BAUMGARTNER: I think so. One of the things we're hoping with this technology is that the gear location marking piece will help fishermen keep track of their gear a lot better. Today, fishermen lose gear at sea. Another type of gear conflict happens with mobile fisheries, a fisherman dragging a net say to collect scallops, or something living on the seafloor, will sometimes just plow through a lobstermen's gear and carry that gear miles and miles away, where the fisherman will never see it. There are some estimates that suggest that fishermen lose up to 10 percent of their gear per year. The gear location marking technologies that will likely be used, basically, imagine if your gear gets dragged away, miles away, you get a text that says, hey, your trawl number 775 has moved, here's its new location. Now you have a chance to go recover that gear. And so it has the potential to save fishermen a lot of money. They don't have to buy 10 percent of their gear every single year. And it deals with what we call the ghost gear, this trash gear problem, which is a big environmental issue as well.
BASCOMB: It does seem that another hurdle here is getting all of the stakeholders involved and on the same page. What progress are you seeing towards that right now?

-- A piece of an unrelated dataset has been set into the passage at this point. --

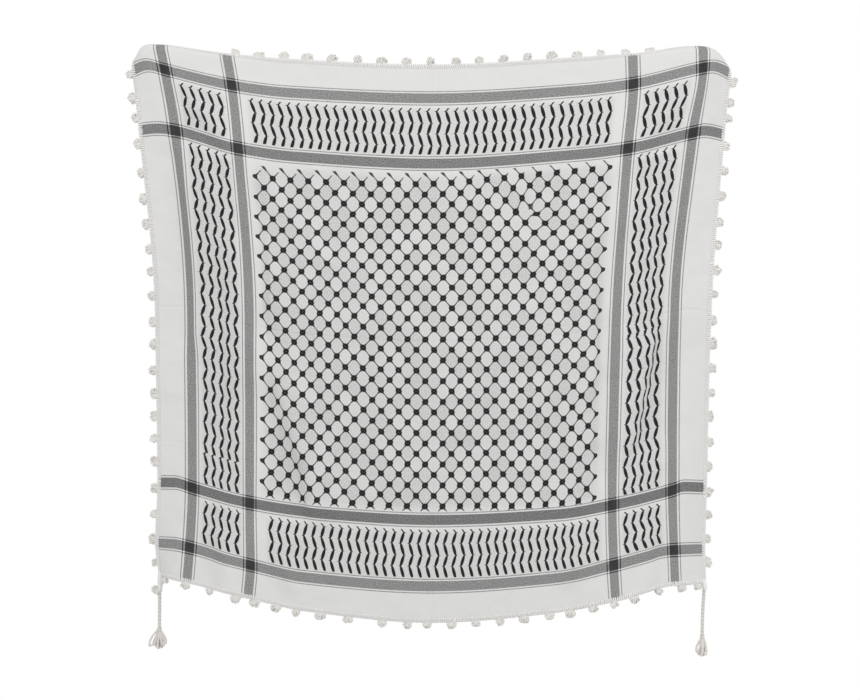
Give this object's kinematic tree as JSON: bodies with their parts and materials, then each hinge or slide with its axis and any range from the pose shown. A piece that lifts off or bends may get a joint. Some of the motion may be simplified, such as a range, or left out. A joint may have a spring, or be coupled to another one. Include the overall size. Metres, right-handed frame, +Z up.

BAUMGARTNER: Lobster fishing is as iconic, perhaps more iconic than even right whales in New England. If you've ever been out at sea in New England, you've seen lobster buoys everywhere. And they're a huge part of the coastal economy. So preserving the fishery and preserving sort of the culture of fishing is quite important. So you'll meet two kinds of fishermen in this on-demand debate. One, right whales just don't come very often to their area and their area's not really up for closures. Right now, the only tool the government has to deal with the entanglement issue is to issue closures. Closures are devastating for, for the fishing community. And so if you're not facing a closure, you're likely going to be extremely resistant to the idea of on-demand fishing. But we have a lot of fishermen in both Massachusetts and now Maine, as well as in Canada, that are faced with closures because right whales come to their waters often. Those fishermen are, by and large, more open to experimenting with on demand fishing and seeing if it's going to work. They're certainly not happy about it because of the economic costs. And the concern that it's not going to have a good solution for gear conflict issues. But they're very willing to give it a try because they want to keep fishing. There's a generation of fishermen that want to be in the industry for the next 10, 20, 30 years and are looking out and saying, if these closures keep going, I'm not going to be able to fish. I just spoke a couple months ago with a fisherman who's probably in his 60s. And he's been trying this ropeless fishing out, and he said, you know, Mark, the reason I'm doing this is because my son is in the industry. And I want to make sure that he can continue to fish. So, there's that culture, that sort of generational thing of handing down the fishing knowledge from father to son, mother to daughter, and I think on-demand fishing can fit right in there.
BASCOMB: Mark Baumgartner is a senior scientist at the Woods Hole Oceanographic Institution. Mark, thank you so much for your time today.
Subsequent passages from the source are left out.